[TASK DIRECTIONS]
Restate, word for word, every line of the data.

[PROVIDED MATERIAL]

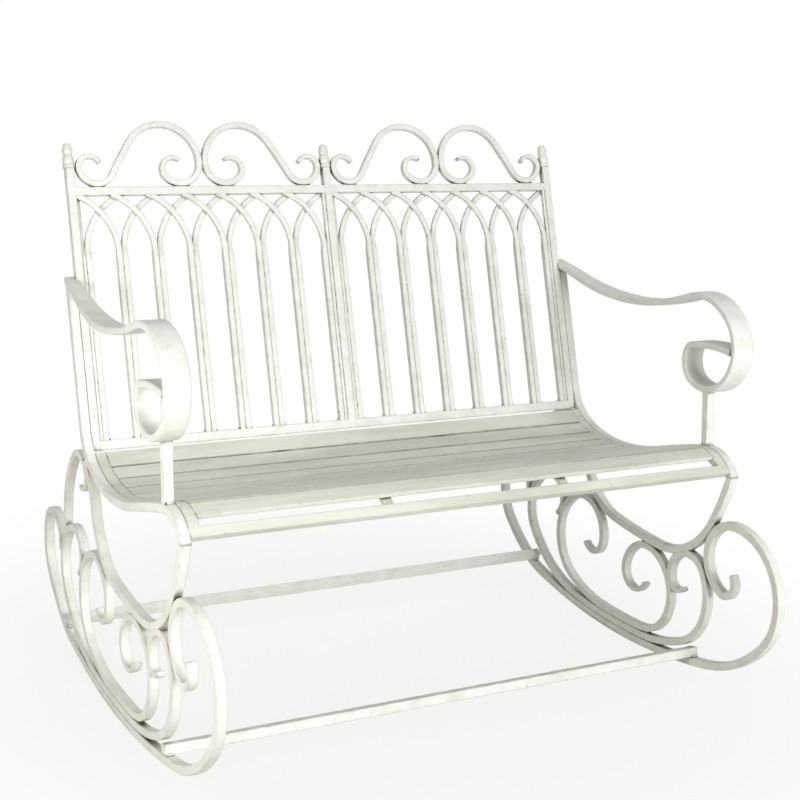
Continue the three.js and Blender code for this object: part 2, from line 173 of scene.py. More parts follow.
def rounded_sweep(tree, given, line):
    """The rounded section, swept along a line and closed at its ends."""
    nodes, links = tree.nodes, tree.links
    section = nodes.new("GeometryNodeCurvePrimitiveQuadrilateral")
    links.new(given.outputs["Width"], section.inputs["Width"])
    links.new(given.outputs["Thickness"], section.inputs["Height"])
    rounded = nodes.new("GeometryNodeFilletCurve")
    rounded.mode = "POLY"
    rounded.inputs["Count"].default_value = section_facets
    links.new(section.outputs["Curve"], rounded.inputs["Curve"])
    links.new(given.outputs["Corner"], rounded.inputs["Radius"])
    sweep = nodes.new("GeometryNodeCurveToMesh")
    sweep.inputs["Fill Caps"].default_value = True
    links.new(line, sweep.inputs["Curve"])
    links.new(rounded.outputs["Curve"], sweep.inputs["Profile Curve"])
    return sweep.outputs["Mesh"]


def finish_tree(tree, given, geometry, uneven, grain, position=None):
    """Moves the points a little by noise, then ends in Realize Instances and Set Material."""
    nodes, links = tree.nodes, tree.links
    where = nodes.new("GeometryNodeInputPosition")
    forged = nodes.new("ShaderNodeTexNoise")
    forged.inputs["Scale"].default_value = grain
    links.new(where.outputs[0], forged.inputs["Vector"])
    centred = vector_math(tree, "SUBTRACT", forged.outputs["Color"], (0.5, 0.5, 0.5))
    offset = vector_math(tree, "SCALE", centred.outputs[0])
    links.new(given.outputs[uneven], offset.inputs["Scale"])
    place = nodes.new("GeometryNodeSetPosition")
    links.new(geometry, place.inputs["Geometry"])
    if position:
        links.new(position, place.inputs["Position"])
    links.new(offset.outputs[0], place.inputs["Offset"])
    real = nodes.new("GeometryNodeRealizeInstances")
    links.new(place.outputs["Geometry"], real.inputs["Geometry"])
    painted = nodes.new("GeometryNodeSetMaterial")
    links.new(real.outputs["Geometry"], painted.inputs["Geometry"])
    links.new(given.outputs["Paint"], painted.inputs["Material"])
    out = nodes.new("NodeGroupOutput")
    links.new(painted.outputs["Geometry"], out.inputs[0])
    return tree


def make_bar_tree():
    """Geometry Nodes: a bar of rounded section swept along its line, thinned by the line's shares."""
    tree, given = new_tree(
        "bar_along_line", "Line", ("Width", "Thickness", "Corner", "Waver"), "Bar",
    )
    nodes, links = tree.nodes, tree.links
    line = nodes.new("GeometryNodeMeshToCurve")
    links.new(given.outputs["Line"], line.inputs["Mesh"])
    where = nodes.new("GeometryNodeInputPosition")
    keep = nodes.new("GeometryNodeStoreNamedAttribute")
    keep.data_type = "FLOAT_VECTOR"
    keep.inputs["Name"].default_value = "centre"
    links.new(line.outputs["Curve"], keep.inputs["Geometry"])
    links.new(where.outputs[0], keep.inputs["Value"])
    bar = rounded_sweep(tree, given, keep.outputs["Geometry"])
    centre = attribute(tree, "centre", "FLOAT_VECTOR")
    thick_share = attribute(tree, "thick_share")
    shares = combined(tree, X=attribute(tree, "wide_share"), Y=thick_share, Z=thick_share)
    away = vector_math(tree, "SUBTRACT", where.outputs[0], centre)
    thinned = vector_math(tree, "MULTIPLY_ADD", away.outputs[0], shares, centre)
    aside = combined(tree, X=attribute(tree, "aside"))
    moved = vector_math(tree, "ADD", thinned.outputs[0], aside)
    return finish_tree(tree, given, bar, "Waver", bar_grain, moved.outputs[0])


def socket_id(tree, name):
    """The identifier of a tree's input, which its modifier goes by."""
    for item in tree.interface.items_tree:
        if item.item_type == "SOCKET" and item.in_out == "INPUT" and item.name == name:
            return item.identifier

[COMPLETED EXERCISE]
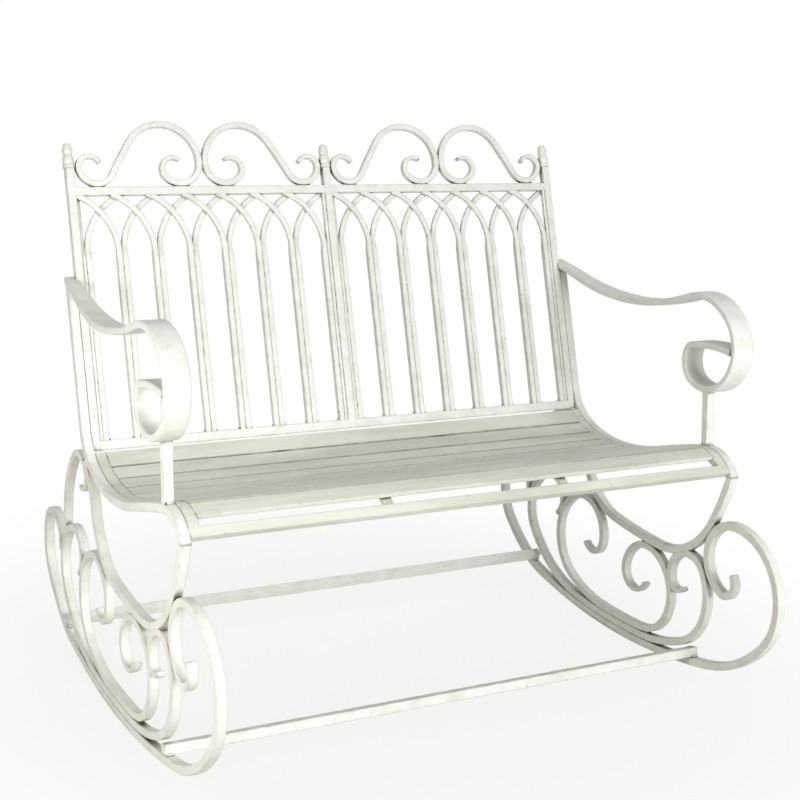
Continue the three.js and Blender code for this object: part 2, from line 173 of scene.py. More parts follow.
def rounded_sweep(tree, given, line):
    """The rounded section, swept along a line and closed at its ends."""
    nodes, links = tree.nodes, tree.links
    section = nodes.new("GeometryNodeCurvePrimitiveQuadrilateral")
    links.new(given.outputs["Width"], section.inputs["Width"])
    links.new(given.outputs["Thickness"], section.inputs["Height"])
    rounded = nodes.new("GeometryNodeFilletCurve")
    rounded.mode = "POLY"
    rounded.inputs["Count"].default_value = section_facets
    links.new(section.outputs["Curve"], rounded.inputs["Curve"])
    links.new(given.outputs["Corner"], rounded.inputs["Radius"])
    sweep = nodes.new("GeometryNodeCurveToMesh")
    sweep.inputs["Fill Caps"].default_value = True
    links.new(line, sweep.inputs["Curve"])
    links.new(rounded.outputs["Curve"], sweep.inputs["Profile Curve"])
    return sweep.outputs["Mesh"]


def finish_tree(tree, given, geometry, uneven, grain, position=None):
    """Moves the points a little by noise, then ends in Realize Instances and Set Material."""
    nodes, links = tree.nodes, tree.links
    where = nodes.new("GeometryNodeInputPosition")
    forged = nodes.new("ShaderNodeTexNoise")
    forged.inputs["Scale"].default_value = grain
    links.new(where.outputs[0], forged.inputs["Vector"])
    centred = vector_math(tree, "SUBTRACT", forged.outputs["Color"], (0.5, 0.5, 0.5))
    offset = vector_math(tree, "SCALE", centred.outputs[0])
    links.new(given.outputs[uneven], offset.inputs["Scale"])
    place = nodes.new("GeometryNodeSetPosition")
    links.new(geometry, place.inputs["Geometry"])
    if position:
        links.new(position, place.inputs["Position"])
    links.new(offset.outputs[0], place.inputs["Offset"])
    real = nodes.new("GeometryNodeRealizeInstances")
    links.new(place.outputs["Geometry"], real.inputs["Geometry"])
    painted = nodes.new("GeometryNodeSetMaterial")
    links.new(real.outputs["Geometry"], painted.inputs["Geometry"])
    links.new(given.outputs["Paint"], painted.inputs["Material"])
    out = nodes.new("NodeGroupOutput")
    links.new(painted.outputs["Geometry"], out.inputs[0])
    return tree


def make_bar_tree():
    """Geometry Nodes: a bar of rounded section swept along its line, thinned by the line's shares."""
    tree, given = new_tree(
        "bar_along_line", "Line", ("Width", "Thickness", "Corner", "Waver"), "Bar",
    )
    nodes, links = tree.nodes, tree.links
    line = nodes.new("GeometryNodeMeshToCurve")
    links.new(given.outputs["Line"], line.inputs["Mesh"])
    where = nodes.new("GeometryNodeInputPosition")
    keep = nodes.new("GeometryNodeStoreNamedAttribute")
    keep.data_type = "FLOAT_VECTOR"
    keep.inputs["Name"].default_value = "centre"
    links.new(line.outputs["Curve"], keep.inputs["Geometry"])
    links.new(where.outputs[0], keep.inputs["Value"])
    bar = rounded_sweep(tree, given, keep.outputs["Geometry"])
    centre = attribute(tree, "centre", "FLOAT_VECTOR")
    thick_share = attribute(tree, "thick_share")
    shares = combined(tree, X=attribute(tree, "wide_share"), Y=thick_share, Z=thick_share)
    away = vector_math(tree, "SUBTRACT", where.outputs[0], centre)
    thinned = vector_math(tree, "MULTIPLY_ADD", away.outputs[0], shares, centre)
    aside = combined(tree, X=attribute(tree, "aside"))
    moved = vector_math(tree, "ADD", thinned.outputs[0], aside)
    return finish_tree(tree, given, bar, "Waver", bar_grain, moved.outputs[0])


def socket_id(tree, name):
    """The identifier of a tree's input, which its modifier goes by."""
    for item in tree.interface.items_tree:
        if item.item_type == "SOCKET" and item.in_out == "INPUT" and item.name == name:
            return item.identifier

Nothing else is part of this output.